Hugo Weaving plays Inspector Abberline – the same detective played by Johnny Depp in From Hell. Weaving has a lot of fun in the role. There is a great scene where Abberline goes to the village pub for a drink and is berated by the landlady for not being out on the moors trying to catch the killer of her husband. His reply is pragmatic, logical and just a little darkly hilarious.

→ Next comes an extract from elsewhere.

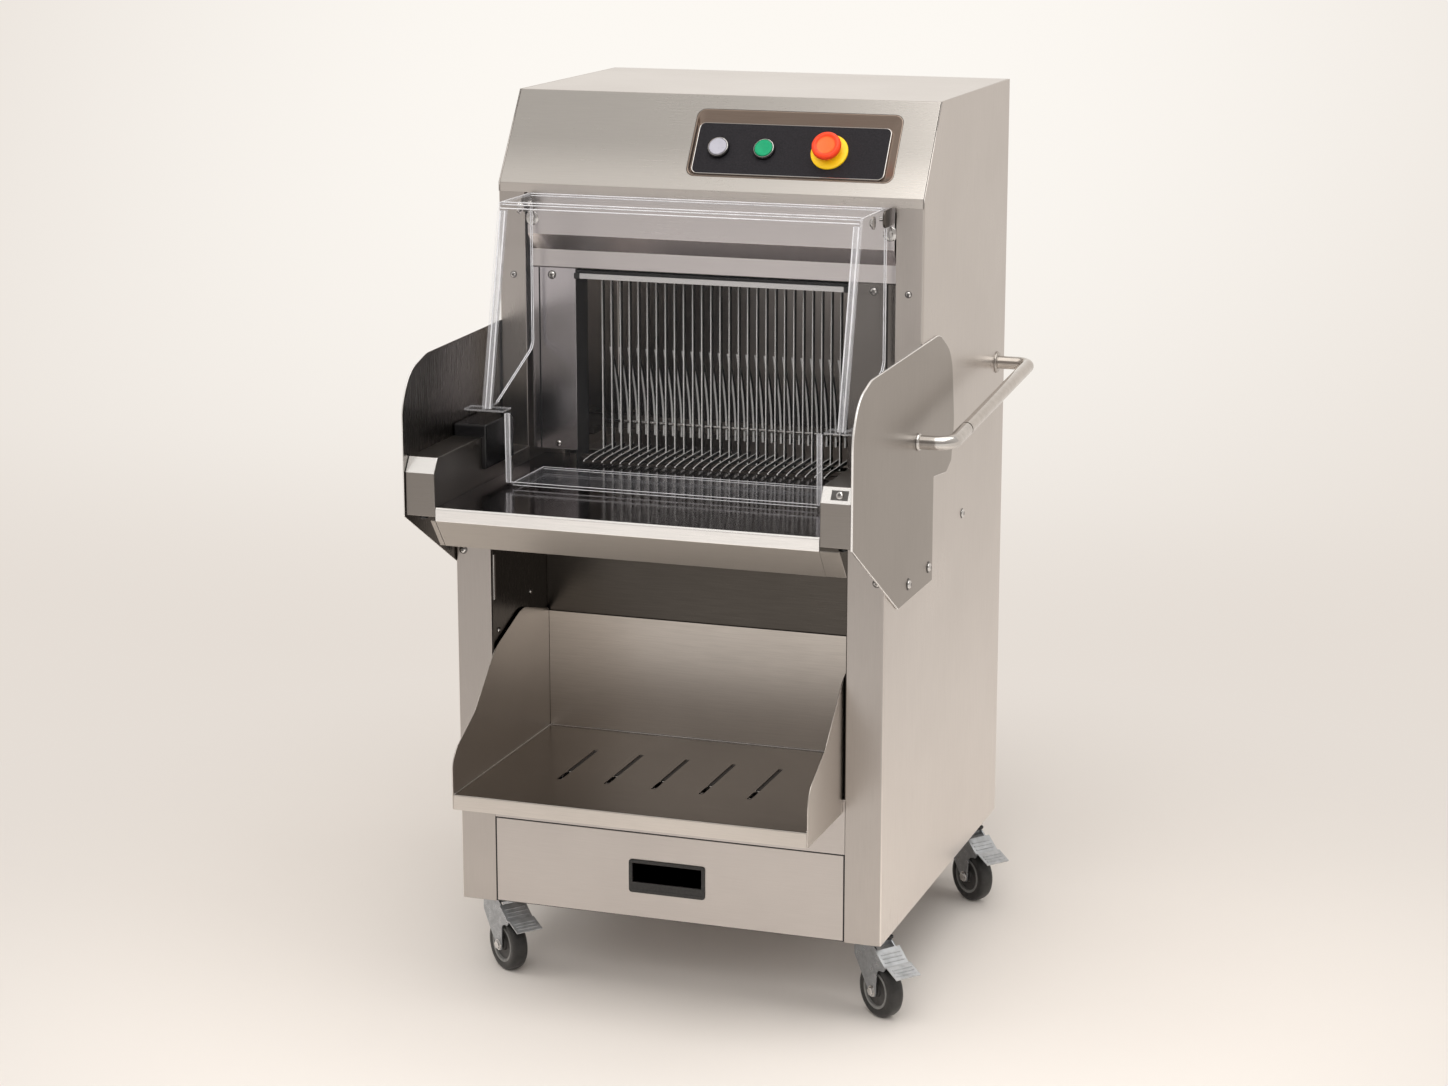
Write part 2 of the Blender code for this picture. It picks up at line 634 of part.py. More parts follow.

One of the many things I enjoyed about this latest incarnation of The Wolfman is the decision to use a mix of “real” and cgi fx, both in the transformation scenes and the transformed creature. Rick Baker’s creature design harks back to the classic Lon Chaney Jr look of the original movies, while the cgi transformation very much resembles the tortuous body horror in American Werewolf in London. On top of this we are treated to countless scenes of carnage and brutal murders, with limbs, heads, spleens (!) and intestines being torn out and tossed aside.

The action set-pieces (all but one) deliver the required shivers and spills. A ferocious attack on a gypsy camp and Lawrence’s transformation while in an asylum are particular highlights.

There are a handful of niggles. There are a couple of lulls between the action which the film seems to apologise for by interspersing them with sped-up shots of the full moon to show the passing of time, as if to say “don’t worry – more carnage soon!” However I feel these moments sell the drama short. There are some excellent speeches in these sections, especially by one of the villagers recalling what happened 25 years previously. In addition, one confrontation between two of the protagonists denigrates into a cgi-enhanced WWE Smackdown match. Thankfully it is quite short, and even more thankfully, the film doesn’t rest on it for its conclusion, which carries much more dramatic weight.

Verdict:

Joe Jackson has delivered a horrific thrill ride which delivers on scares and thrills in equal manner, and just enough characterisation to get by on 106 minutes, making a worthy update of the original.